Developed for finance professionals, but acknowledging that many approaching this space will come from a grounding in financial statements audit, the e-learning course focuses on the practical application of assurance principles to sustainability information. It uses expert case studies, videos, knowledge checks and a final assessment to bring sustainability assurance to life and reinforce key assurance and ethical considerations.
From ambition to implementation
Alex Russell, Audit and Assurance Director at ICAEW, moderated an insightful panel discussion, which brought together perspectives from across the sustainability reporting and assurance ecosystem, including Dunscombe, Michelle Olckers, Partner, Audit & Assurance, Forvis Mazars, Pauline Irwin, Director, Global Quality Assurance, PwC, Alison Dundjerovic, Director, National Audit & Assurance, Deloitte, and Andrew Stormer, Head of Sustainability Reporting, Standard Chartered.
There was strong consensus that sustainability assurance is not one size fits all, and that progress should be based on clear scoping and steady, well-judged decisions grounded in assurance expertise, professional judgement and common sense.
Sharing a preparer’s perspective, Stormer highlighted the importance of organisations being clear on what information they want to get assured, with good governance in place where judgements and key decisions are well understood and documented.
The panel discussion also highlighted the central role of professional skills, ethics and multidisciplinary working in delivering credible sustainability assurance. With sustainability-related financial information becoming increasingly mainstream due to regulatory requirements, and therefore comparable with traditional financial information, the core principles of high-quality assurance remain unchanged. This makes existing statutory audit experience a strong and relevant foundation on which to build sustainability assurance capability.
Preparing the profession
Closing the event, Abeywardana returned to the central theme of trust. Sustainability reporting and assurance, he noted, are on a journey. The training and experience of ICAEW members – which includes professional scepticism, understanding systems and controls, exercising judgement and ensuring information is decision‑useful – offer a strong foundation that can help build trust and support the evolution of sustainability reporting and assurance.

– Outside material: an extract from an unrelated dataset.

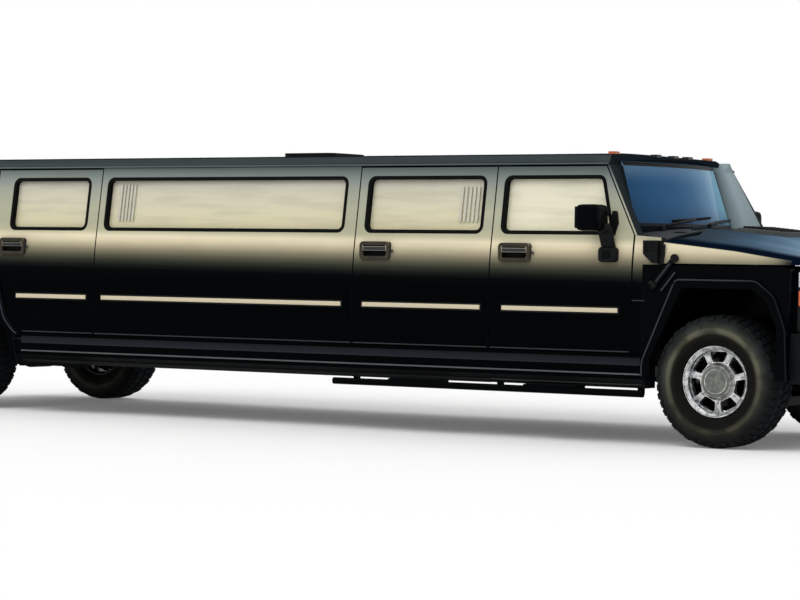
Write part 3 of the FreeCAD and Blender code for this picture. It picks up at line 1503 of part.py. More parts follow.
# Cabin: dashboard with the steering wheel, two front seats and the lounge benches
dash = prism("dash", "XZ", [
    (front_axle - 900, cowl_low - 290),
    (door_a - 20, cowl_low - 290),
    (door_a - 20, cowl_low - 20),
    (front_axle - 760, cowl_low - 20, 30),
    (front_axle - 880, cowl_low - 60, 40),
], 160 - size.body_half, size.body_half - 160)
rim_ring = doc.addObject("Part::Torus", "steering_ring")
rim_ring.Placement = FreeCAD.Placement(Vector(0, 0, 0), FreeCAD.Rotation(Vector(0, 1, 0), -65))
rim_ring.Radius1 = 185
rim_ring.Radius2 = 14
for letter, amount in zip("xyz", (front_axle - 1050, sized(400), cowl_low - 120)):
    bind(rim_ring, "Placement.Base." + letter, amount)
column = doc.addObject("Part::Cylinder", "steering_column")
column.Placement = FreeCAD.Placement(Vector(0, 0, 0), FreeCAD.Rotation(Vector(0, 1, 0), -65 + 180))
column.Radius = 32
column.Height = 220
for letter, amount in zip("xyz", (front_axle - 1050, sized(400), cowl_low - 120)):
    bind(column, "Placement.Base." + letter, amount)
spoke = block("steering_spoke", (front_axle - 1060, 215, cowl_low - 128),
              (front_axle - 1040, 585, cowl_low - 112))
node("dashboard", fuse("dashboard", [dash, rim_ring, column, spoke]))


def seat(name, front, low_y, wide):
    """A bucket seat facing forward."""
    profile = prism(name, "XZ", [
        (front, floor_top, 30),
        (front, floor_top + 380, 60),
        (front - 480, floor_top + 340, 60),
        (front - 560, floor_top + 1000, 50),
        (front - 680, floor_top + 980, 50),
        (front - 600, floor_top, 30),
    ], low_y, low_y + wide)
    return profile


node("front_seats", group("front_seats", [seat("front_seat_left", door_a - 620, sized(150), 520),
                                          seat("front_seat_right", door_a - 620, sized(-670), 520)]))
bench = prism("long_bench", "YZ", [
    (280, floor_top, 20),
    (size.body_half - 740, floor_top + 390, 60),
    (size.body_half - 320, floor_top + 360, 60),
    (size.body_half - 280, floor_top + 800, 40),
    (size.body_half - 200, floor_top + 800, 40),
    (size.body_half - 200, floor_top, 20),
], rear_axle + 560, door_c - 60)
rear_bench = prism("rear_bench", "XZ", [
    (door_e + 130, floor_top, 20),
    (door_e + 130, floor_top + 390, 60),
    (door_e - 330, floor_top + 360, 60),
    (door_e - 400, floor_top + 800, 40),
    (door_e - 500, floor_top + 800, 40),
    (door_e - 440, floor_top, 20),
], -660, 660)
node("lounge_seats", group("lounge_seats", [bench, rear_bench]))

# Check every object, then write one file for each node
doc.recompute()
failed = [thing.Name for thing in doc.Objects if "Invalid" in thing.State or "Error" in thing.State]
failed += [name for name, body in nodes.items()
           if body.Shape.isNull() or not body.Shape.isValid() or not body.Shape.Solids]
if failed:
    raise RuntimeError("not built: " + ", ".join(failed))
os.makedirs("parts", exist_ok=True)
for name, body in sorted(nodes.items()):
    body.Shape.exportStep("parts/%s.step" % name)
whole = Part.makeCompound([body.Shape for body in nodes.values()])
box = whole.BoundBox
print("nodes %d  box %.0f..%.0f  %.0f..%.0f  %.0f..%.0f  volume %.3f m3" % (
    len(nodes), box.XMin, box.XMax, box.YMin, box.YMax, box.ZMin, box.ZMax, whole.Volume / 1e9))
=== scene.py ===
import bmesh
import bpy
import json
import math
from mathutils import Matrix, Vector, bvhtree, noise


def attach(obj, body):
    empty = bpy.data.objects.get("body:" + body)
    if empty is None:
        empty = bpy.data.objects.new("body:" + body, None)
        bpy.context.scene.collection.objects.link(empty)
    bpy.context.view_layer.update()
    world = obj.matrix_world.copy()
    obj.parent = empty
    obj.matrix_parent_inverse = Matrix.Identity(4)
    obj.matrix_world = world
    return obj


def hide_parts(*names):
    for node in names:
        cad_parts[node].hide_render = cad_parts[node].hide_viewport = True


# Dress for the stretched off-road limousine. Metres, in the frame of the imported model:
# +X forward, +Y left, +Z up, ground at Z = 0.

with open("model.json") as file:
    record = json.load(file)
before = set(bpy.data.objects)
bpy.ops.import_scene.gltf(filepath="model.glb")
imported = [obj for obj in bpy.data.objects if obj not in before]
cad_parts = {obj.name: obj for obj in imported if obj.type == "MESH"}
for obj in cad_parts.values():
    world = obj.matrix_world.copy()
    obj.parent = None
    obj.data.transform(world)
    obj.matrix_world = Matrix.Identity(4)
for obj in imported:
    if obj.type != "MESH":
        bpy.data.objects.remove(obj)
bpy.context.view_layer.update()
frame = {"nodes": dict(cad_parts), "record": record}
nodes = frame["nodes"]
scene = bpy.context.scene

# Stations that the pieces below are placed by
FRONT_AXLE = 3.338
REAR_AXLE = -3.337
BODY_REAR = -4.058
AXLE_Z = 0.437
WHEEL_Y = 0.8815
DOOR_A = 2.713
DOOR_B = 1.598
DOOR_C = 0.458
DOOR_D = -1.922
DOOR_E = -2.962
BODY_HALF = 1.020
LEAN = 0.105 / 0.678
KNEE_Z = 1.174
KNEE_R = 1.900
KNEE_LOW = 1.028
KNEE_HIGH = 1.318
WINDOW_LOW = 1.410
WINDOW_HIGH = 1.772
WINDOW_ROUND = 0.038
SIDES = (("left", 1), ("right", -1))
AXLES = (("front", FRONT_AXLE), ("rear", REAR_AXLE))
WHEELS = [(end, side, sign, Vector((axle, sign * WHEEL_Y, AXLE_Z)))
          for side, sign in SIDES for end, axle in AXLES]
HOOD = "hood_lid"
GATE = "tailgate_leaf"


def pane_y(z):
    """Half width of the leaning plane that the side windows lie in."""
    return BODY_HALF - (z - KNEE_Z) * LEAN


def skin(z):
    """Half width of the body's side at a height."""
    if z <= KNEE_LOW:
        return BODY_HALF
    if z <= KNEE_HIGH:
        return BODY_HALF - KNEE_R + math.sqrt(KNEE_R ** 2 - (z - KNEE_LOW) ** 2)
    return pane_y(z)


# Materials
def colour(red, green, blue):
    """A colour as it looks on a screen, 0 to 255, in the shader's linear numbers."""
    line = []
    for level in (red, green, blue):
        level /= 255
        line.append(level / 12.92 if level <= 0.04045 else ((level + 0.055) / 1.055) ** 2.4)
    return tuple(line) + (1.0,)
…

Now live and open for enrolment, the ICAEW Sustainability Assurance Certificate provides a practical pathway for members and firms to build capability and respond to growing demand for sustainability assurance.
For ICAEW members, the message is clear: sustainability assurance presents both challenge and opportunity. With the right skills, standards and professional judgement, chartered accountants are well placed to help build trust where it matters most.
Ten key takeaways for assurance practitioners
- Trust sits at the heart of sustainability assurance
As sustainability information increasingly informs strategic and investment decisions, assurance plays a critical role in building, and maintaining, trust through robust standards, ethical behaviour and professional judgement. - Sustainability assurance builds on what practitioners already know
Risk assessment, materiality, evidence, professional scepticism and judgement remain the backbone of high-quality assurance on sustainability-related information. While sustainability assurance introduces new subject matter and data challenges, practitioners are not starting from scratch – the core assurance model still applies. - ISSA 5000 provides a much-needed global baseline
The introduction of ISSA 5000, and its UK equivalent ISSA (UK) 5000, marks an important step towards consistent, credible sustainability assurance. When combined with the Global Ethics Sustainability Standards from the International Ethics Standards Board for Accountants (IESBA), the global framework reinforces both how assurance is performed and the ethical mindset required to protect independence, objectivity and public trust. - Ethics and independence are non negotiable
Strong ethical standards underpin credible sustainability assurance. Practitioners must remain alert to independence threats, greenwashing risks and pressure from management, particularly in fast-developing or highly judgemental reporting areas. - Proportionality and phasing are essential to progress
There is no one-size-fits-all model for sustainability assurance. Effective engagements adopt proportionate, phased approaches that reflect organisational maturity, reporting scope and the needs of intended users, often starting with limited assurance and evolving over time. - Readiness matters as much as assurance execution
High-quality assurance depends on preparer readiness, robust governance, clear roles and responsibilities, suitable criteria and reliable data processes. Where these preconditions are weak, practitioners play an important role in challenging engagement acceptance and avoiding assurance that risks undermining trust. - Materiality judgements require both rigour and common sense
Sustainability materiality is often more complex and involves navigating multiple lenses: financial and impact materiality. Applying a stand-back, common-sense approach, focused on what truly matters to intended users, is critical alongside professional judgement, and remaining alert to aggregation risk, particularly for qualitative disclosures. - Connectivity with the financial statements cannot be ignored
Sustainability information and financial reporting are increasingly interconnected. Climate and sustainability-related risks and opportunities can have financial impacts that cut across both reporting streams, reinforcing the need for close coordination between sustainability assurance and financial audit teams. - Multidisciplinary working strengthens assurance quality
While assurance practitioners remain responsible for the conclusion, sustainability engagements often require input from subject matter experts. The challenge is not whether to involve experts, but how to integrate their work while maintaining independence, objectivity and overall assurance quality. - Building capability is both a challenge and an opportunity
Sustainability assurance highlights a knowledge gap rather than a skills gap for many chartered accountants. Continuous learning, supported by structured training and practical experience, will be essential as standards evolve and demand for credible sustainability assurance continues to grow.